start Records supplied

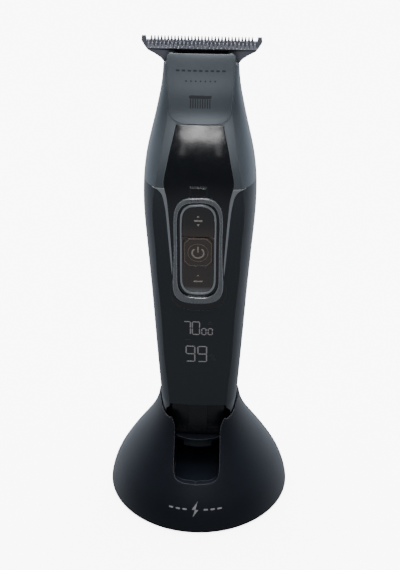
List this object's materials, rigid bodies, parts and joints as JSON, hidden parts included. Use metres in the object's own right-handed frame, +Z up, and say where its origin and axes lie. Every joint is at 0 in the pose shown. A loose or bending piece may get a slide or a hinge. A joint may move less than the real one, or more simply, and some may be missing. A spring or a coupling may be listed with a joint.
{
  "type": "beard trimmer",
  "caption": "Cordless T-blade beard trimmer with lit number display and switch panel, standing in a round bell-shaped charging dock with a front slot.",
  "frame": {"origin": "centre of the dock's underside, at the level of its feet", "axes": "+Z up along the trimmer, -Y out of the switch side, +X to the right seen from the switch side"},
  "size_m": [0.07, 0.07, 0.1828],
  "materials": {
    "gunmetal": "satin metallic",
    "blade_steel": "ground steel",
    "gloss_black": "gloss",
    "satin_black": "satin",
    "dock_black": "fine matte",
    "silver_trim": "satin chrome",
    "bronze_lens": "smoked gloss",
    "inner_plastic": "matte",
    "white_nylon": "matte",
    "motor_steel": "zinc plated",
    "magnet": "matt",
    "copper": "enamelled",
    "brass": "plain",
    "gold_contact": "gold plated",
    "screw_steel": "plain",
    "spring_steel": "plain",
    "cell_wrap": "shrink film",
    "pcb": "solder mask",
    "display": "gloss",
    "ballast_steel": "plain",
    "rubber": "matte"
  },
  "bodies": {
    "dock": {"dock_shell": "dock_black", "dock_cradle": "dock_black", "dock_contact_block": "satin_black", "contact_barrels": "brass", "dock_base_plate": "dock_black", "dock_ballast": "ballast_steel", "dock_pcb": "pcb", "dock_power_inlet": "motor_steel", "dock_feet": "rubber", "dock_screws": "screw_steel"},
    "trimmer": {"head_shell": "gunmetal", "blade_mount": "inner_plastic", "fixed_blade": "blade_steel", "blade_screws": "screw_steel", "blade_spring": "spring_steel", "spine_panel": "gloss_black", "spine_trim": "silver_trim", "switch_bezel": "silver_trim", "lens_frame": "silver_trim", "switch_lens": "bronze_lens", "fascia_panel": "satin_black", "front_housing": "satin_black", "rear_housing": "satin_black", "end_cap": "satin_black", "charge_pads": "gold_contact", "display_module": "display", "main_pcb": "pcb", "tact_switches": "inner_plastic", "battery_cell": "cell_wrap", "battery_tabs": "motor_steel", "chassis": "inner_plastic", "motor_can": "motor_steel", "motor_magnets": "magnet", "motor_end_bell": "inner_plastic", "motor_bushings": "brass", "motor_bracket": "inner_plastic", "motor_screws": "screw_steel", "head_screws": "screw_steel"},
    "cutter": {"moving_blade": "blade_steel", "cutter_yoke": "white_nylon"},
    "rotor": {"rotor_core": "copper", "motor_shaft": "motor_steel", "commutator": "brass", "eccentric_cam": "white_nylon"},
    "button": {"power_button": "bronze_lens"},
    "rocker": {"speed_rocker": "bronze_lens"},
    "pin_left": {"contact_pin_left": "gold_contact"},
    "pin_right": {"contact_pin_right": "gold_contact"}
  },
  "joints": [
    {"name": "trimmer_lift", "type": "slide", "parent": "dock", "child": "trimmer", "axis": [0, 0, 1], "range_m": [0, 0.06]},
    {"name": "cutter_slide", "type": "slide", "parent": "trimmer", "child": "cutter", "axis": [1, 0, 0], "range_m": [-0.00085, 0.00085]},
    {"name": "motor_spin", "type": "hinge", "parent": "trimmer", "child": "rotor", "pos_m": [0, 0, 0.12], "axis": [0, 0, 1], "continuous": true},
    {"name": "power_button_press", "type": "slide", "parent": "trimmer", "child": "button", "axis": [0, 1, 0], "range_m": [0, 0.00045], "stiffness_N_per_m": 1200},
    {"name": "speed_rocker_tilt", "type": "hinge", "parent": "trimmer", "child": "rocker", "pos_m": [0, -0.0168, 0.125], "axis": [1, 0, 0], "range_deg": [-3, 3], "stiffness_Nm_per_rad": 0.05},
    {"name": "pin_left_press", "type": "slide", "parent": "dock", "child": "pin_left", "axis": [0, 0, -1], "range_m": [0, 0.0005], "stiffness_N_per_m": 300},
    {"name": "pin_right_press", "type": "slide", "parent": "dock", "child": "pin_right", "axis": [0, 0, -1], "range_m": [0, 0.0005], "stiffness_N_per_m": 300}
  ]
}
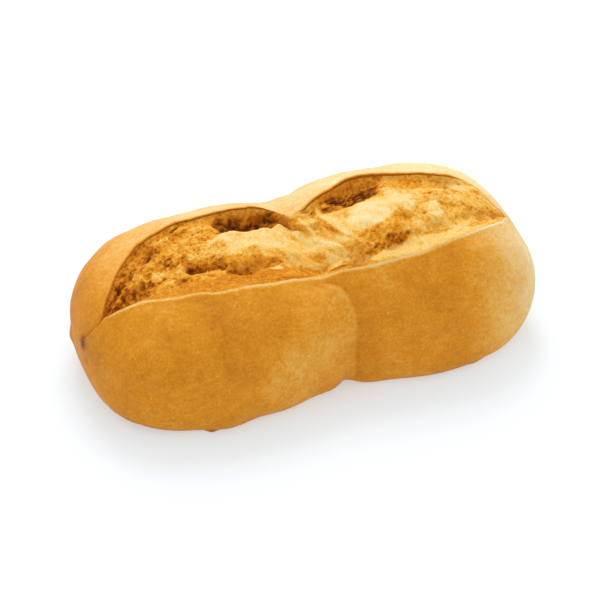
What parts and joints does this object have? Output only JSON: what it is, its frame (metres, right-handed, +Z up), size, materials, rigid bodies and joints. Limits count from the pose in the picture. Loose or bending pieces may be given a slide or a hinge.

end Records supplied

◆ **Work to complete**: Would you reproduce all the entries exactly?

◆ **Answer to the task**:
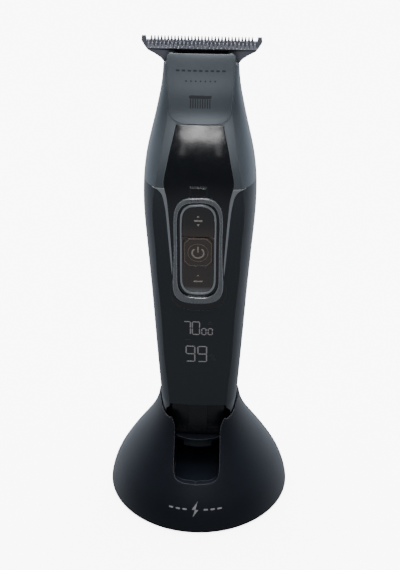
List this object's materials, rigid bodies, parts and joints as JSON, hidden parts included. Use metres in the object's own right-handed frame, +Z up, and say where its origin and axes lie. Every joint is at 0 in the pose shown. A loose or bending piece may get a slide or a hinge. A joint may move less than the real one, or more simply, and some may be missing. A spring or a coupling may be listed with a joint.
{
  "type": "beard trimmer",
  "caption": "Cordless T-blade beard trimmer with lit number display and switch panel, standing in a round bell-shaped charging dock with a front slot.",
  "frame": {"origin": "centre of the dock's underside, at the level of its feet", "axes": "+Z up along the trimmer, -Y out of the switch side, +X to the right seen from the switch side"},
  "size_m": [0.07, 0.07, 0.1828],
  "materials": {
    "gunmetal": "satin metallic",
    "blade_steel": "ground steel",
    "gloss_black": "gloss",
    "satin_black": "satin",
    "dock_black": "fine matte",
    "silver_trim": "satin chrome",
    "bronze_lens": "smoked gloss",
    "inner_plastic": "matte",
    "white_nylon": "matte",
    "motor_steel": "zinc plated",
    "magnet": "matt",
    "copper": "enamelled",
    "brass": "plain",
    "gold_contact": "gold plated",
    "screw_steel": "plain",
    "spring_steel": "plain",
    "cell_wrap": "shrink film",
    "pcb": "solder mask",
    "display": "gloss",
    "ballast_steel": "plain",
    "rubber": "matte"
  },
  "bodies": {
    "dock": {"dock_shell": "dock_black", "dock_cradle": "dock_black", "dock_contact_block": "satin_black", "contact_barrels": "brass", "dock_base_plate": "dock_black", "dock_ballast": "ballast_steel", "dock_pcb": "pcb", "dock_power_inlet": "motor_steel", "dock_feet": "rubber", "dock_screws": "screw_steel"},
    "trimmer": {"head_shell": "gunmetal", "blade_mount": "inner_plastic", "fixed_blade": "blade_steel", "blade_screws": "screw_steel", "blade_spring": "spring_steel", "spine_panel": "gloss_black", "spine_trim": "silver_trim", "switch_bezel": "silver_trim", "lens_frame": "silver_trim", "switch_lens": "bronze_lens", "fascia_panel": "satin_black", "front_housing": "satin_black", "rear_housing": "satin_black", "end_cap": "satin_black", "charge_pads": "gold_contact", "display_module": "display", "main_pcb": "pcb", "tact_switches": "inner_plastic", "battery_cell": "cell_wrap", "battery_tabs": "motor_steel", "chassis": "inner_plastic", "motor_can": "motor_steel", "motor_magnets": "magnet", "motor_end_bell": "inner_plastic", "motor_bushings": "brass", "motor_bracket": "inner_plastic", "motor_screws": "screw_steel", "head_screws": "screw_steel"},
    "cutter": {"moving_blade": "blade_steel", "cutter_yoke": "white_nylon"},
    "rotor": {"rotor_core": "copper", "motor_shaft": "motor_steel", "commutator": "brass", "eccentric_cam": "white_nylon"},
    "button": {"power_button": "bronze_lens"},
    "rocker": {"speed_rocker": "bronze_lens"},
    "pin_left": {"contact_pin_left": "gold_contact"},
    "pin_right": {"contact_pin_right": "gold_contact"}
  },
  "joints": [
    {"name": "trimmer_lift", "type": "slide", "parent": "dock", "child": "trimmer", "axis": [0, 0, 1], "range_m": [0, 0.06]},
    {"name": "cutter_slide", "type": "slide", "parent": "trimmer", "child": "cutter", "axis": [1, 0, 0], "range_m": [-0.00085, 0.00085]},
    {"name": "motor_spin", "type": "hinge", "parent": "trimmer", "child": "rotor", "pos_m": [0, 0, 0.12], "axis": [0, 0, 1], "continuous": true},
    {"name": "power_button_press", "type": "slide", "parent": "trimmer", "child": "button", "axis": [0, 1, 0], "range_m": [0, 0.00045], "stiffness_N_per_m": 1200},
    {"name": "speed_rocker_tilt", "type": "hinge", "parent": "trimmer", "child": "rocker", "pos_m": [0, -0.0168, 0.125], "axis": [1, 0, 0], "range_deg": [-3, 3], "stiffness_Nm_per_rad": 0.05},
    {"name": "pin_left_press", "type": "slide", "parent": "dock", "child": "pin_left", "axis": [0, 0, -1], "range_m": [0, 0.0005], "stiffness_N_per_m": 300},
    {"name": "pin_right_press", "type": "slide", "parent": "dock", "child": "pin_right", "axis": [0, 0, -1], "range_m": [0, 0.0005], "stiffness_N_per_m": 300}
  ]
}
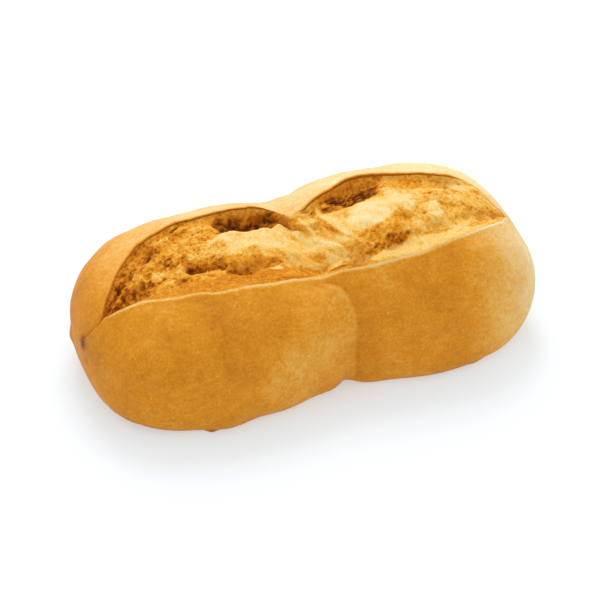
What parts and joints does this object have? Output only JSON: what it is, its frame (metres, right-handed, +Z up), size, materials, rigid bodies and joints. Limits count from the pose in the picture. Loose or bending pieces may be given a slide or a hinge.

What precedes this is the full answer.